Summary of 2015 Incentive Plans

EX-10.6.6 10 exhibit1066.htm EXHIBIT 10.6.6 Exhibit10.6.6

Exhibit 10.6.6
 
Summary of 2015 Incentive Plans

On December 16, 2014, the Human Resources Committee (the “Committee”) of the Pinnacle West Capital Corporation (“Pinnacle West” or the “Company”) Board of Directors (the “Board”) approved the Pinnacle West 2015 CEO Annual Incentive Award Plan (the “PNW Plan”), which provides an incentive award opportunity for Donald E. Brandt, the Chairman of the Board, President, and Chief Executive Officer of Pinnacle West and the Chairman of the Board, President and Chief Executive Officer of Arizona Public Service Company (“APS”).  On December 17, 2014, the Board, acting on the recommendation of the Committee, approved the APS 2015 Annual Incentive Award Plan (the “APS Plan”), which includes an incentive award opportunity for Mark A. Schiavoni, Executive Vice President and Chief Operating Officer, James R. Hatfield, Executive Vice President and Chief Financial Officer and David P. Falck, Executive Vice President and General Counsel and the APS 2015 Annual Incentive Award Plan for Palo Verde Employees (the “Palo Verde Plan”), which includes an incentive award opportunity for Randall K. Edington, Executive Vice President and Chief Nuclear Officer.  The PNW Plan, the APS Plan and the Palo Verde Plan are referred to collectively herein as the “2015 Plans.”
 
No incentive payments will be awarded under the PNW Plan or the APS Plan unless Pinnacle West, with respect to Mr. Brandt, or APS, with respect to Messrs. Schiavoni, Hatfield and Falck, each achieves a specified threshold earnings level.  No incentive payment will be awarded under the earnings portion of the Palo Verde Plan with respect to Mr. Edington unless the Palo Verde Nuclear Generating Station (“Palo Verde”) achieves specified business unit performance goals.  The Committee will evaluate the impacts of unusual or nonrecurring adjustments to earnings in determining whether any earnings level has been met for purposes of the 2015 Plans.  Arizona Corporation Commission rate-related impacts are excluded.
 
  Mr.
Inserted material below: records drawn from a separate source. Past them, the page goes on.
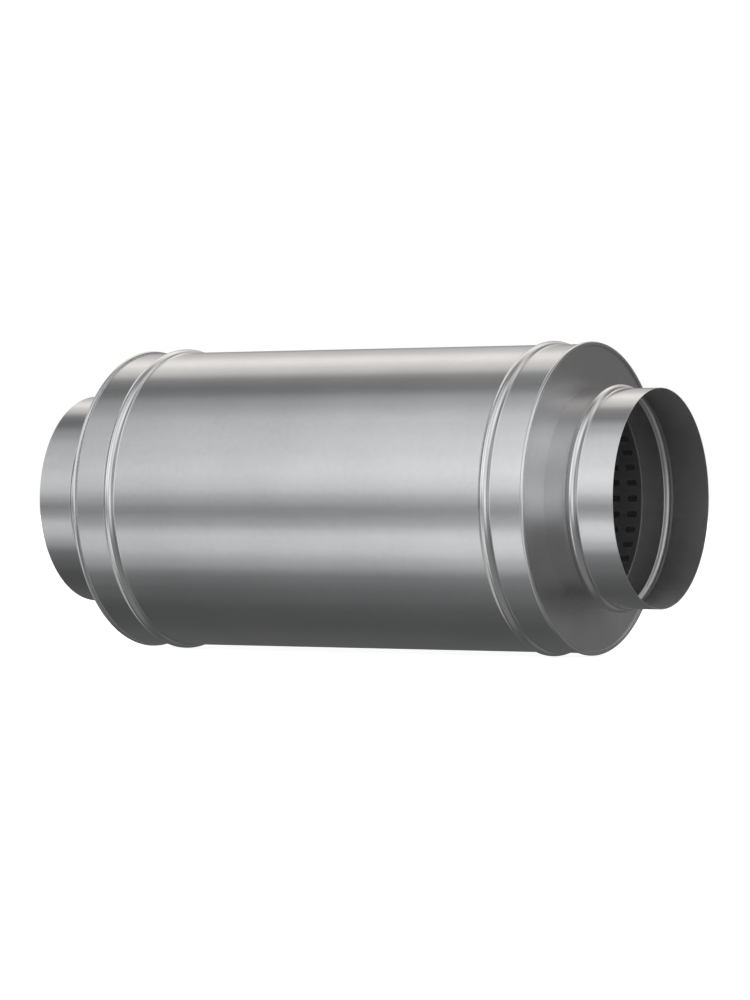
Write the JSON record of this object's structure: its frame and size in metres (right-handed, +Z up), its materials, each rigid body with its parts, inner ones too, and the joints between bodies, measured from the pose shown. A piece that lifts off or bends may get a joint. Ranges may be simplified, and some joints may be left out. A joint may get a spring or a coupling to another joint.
{
  "type": "duct sound attenuator",
  "caption": "Round galvanised duct silencer: a wool-packed casing with beads and closing rims, round a perforated duct path with a beaded spigot at each end.",
  "frame": {"origin": "middle of the duct axis, halfway between the two spigot mouths", "axes": "+X along the duct axis out of the right-hand spigot, +Z up as pictured, +Y away from the pictured side"},
  "size_m": [0.7646, 0.3609, 0.361],
  "materials": {
    "casing_sheet": "smooth galvanised sheet, soft sheen",
    "plate_sheet": "smooth galvanised sheet",
    "spigot_sheet": "smooth galvanised sheet, bright cut edge",
    "perforated_sheet": "galvanised perforated sheet",
    "fleece": "black glass fleece, matt",
    "mineral_wool": "yellow-brown mineral wool mat"
  },
  "bodies": {
    "root": {"casing": "casing_sheet", "end_plate_left": "plate_sheet", "end_plate_right": "plate_sheet", "spigot_left": "spigot_sheet", "spigot_right": "spigot_sheet", "perforated_liner": "perforated_sheet", "fleece_wrap": "fleece", "wool_packing": "mineral_wool"}
  },
  "joints": []
}
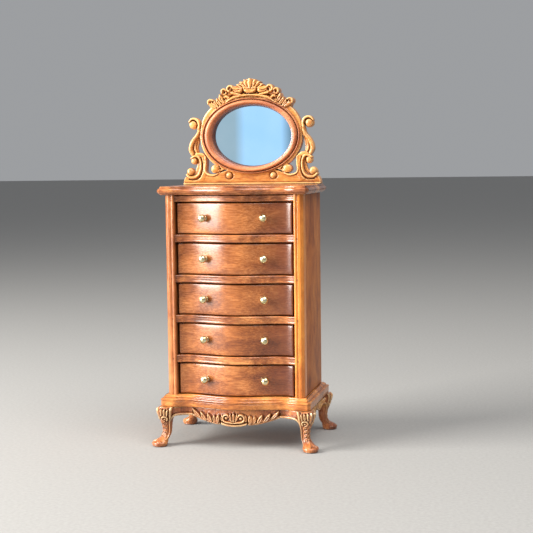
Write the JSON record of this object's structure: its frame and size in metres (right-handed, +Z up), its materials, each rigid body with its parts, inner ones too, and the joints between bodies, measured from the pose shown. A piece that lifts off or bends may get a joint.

Brandt’s incentive award opportunity is based 62.5% on Pinnacle West’s 2015 earnings, and 37.5% on the achievement of performance goals established for all business units of the Company. Mr. Brandt has an award opportunity of 50% of his base salary if the threshold earnings level is met. If Pinnacle West earnings exceed the threshold level, Mr. Brandt’s award opportunity increases proportionately by up to an additional 75% of his base salary. To the extent certain business unit performance goals are met, Mr. Brandt has a further award opportunity of up to 75% of base salary. In no event may Mr. Brandt’s award exceed 200% of his base salary.
 
The award opportunities for Messrs. Schiavoni, Hatfield and Falck under the APS Plan and for Mr. Edington under the Palo Verde Plan are based on the achievement of specified 2015 APS earnings levels and specified business unit performance goals.  Mr. Schiavoni has a target award opportunity of up to 70% of his base salary and Messrs. Hatfield and Falck have a target award opportunity of up to 60% of their base salaries.  Messrs. Schiavoni, Hatfield and Falck may earn less or more than the target amount, up to a maximum award opportunity of up to 140% for Mr. Schiavoni and up to 120% for Messrs. Hatfield and Falck of their base salaries, depending on the achievement of the earnings and business unit performance goals separately or in combination, and before adjustment for individual performance.  Mr. Edington has a threshold award opportunity of 16.3% of his base salary, a target of 65% of his base salary, and up to a maximum of 130% of his base salary, depending on the achievement of the earnings and business unit performance goals, separately or in combination, and before adjustment for individual performance.  In no event may the award to each of Messrs. Schiavoni, Hatfield, Falck and Edington exceed two times their respective target amounts.  The business unit performance indicators that will be considered for Messrs. Schiavoni, Hatfield and Falck are derived from the APS critical areas of focus, as provided in its Strategic Framework, of employees, operational excellence, environmental stewardship, customers & communities and shareholder value.  The business unit performance indicators for Mr. Edington are based on employees, operational excellence, performance improvement and shareholder value.  In assessing each officer’s individual performance, the Committee may consider additional factors such as shareholder value creation, customer service, financial strength, operating performance, safety, and the Chief Executive Officer’s assessment of the officer’s individual performance during the year.
 
In addition, consistent with Mr. Edington’s letter agreement regarding his employment, the Board approved a separate compensation opportunity for Mr. Edington of up to $125,000 upon the achievement of specific performance measures tied to Palo Verde operations performance and regulatory evaluations.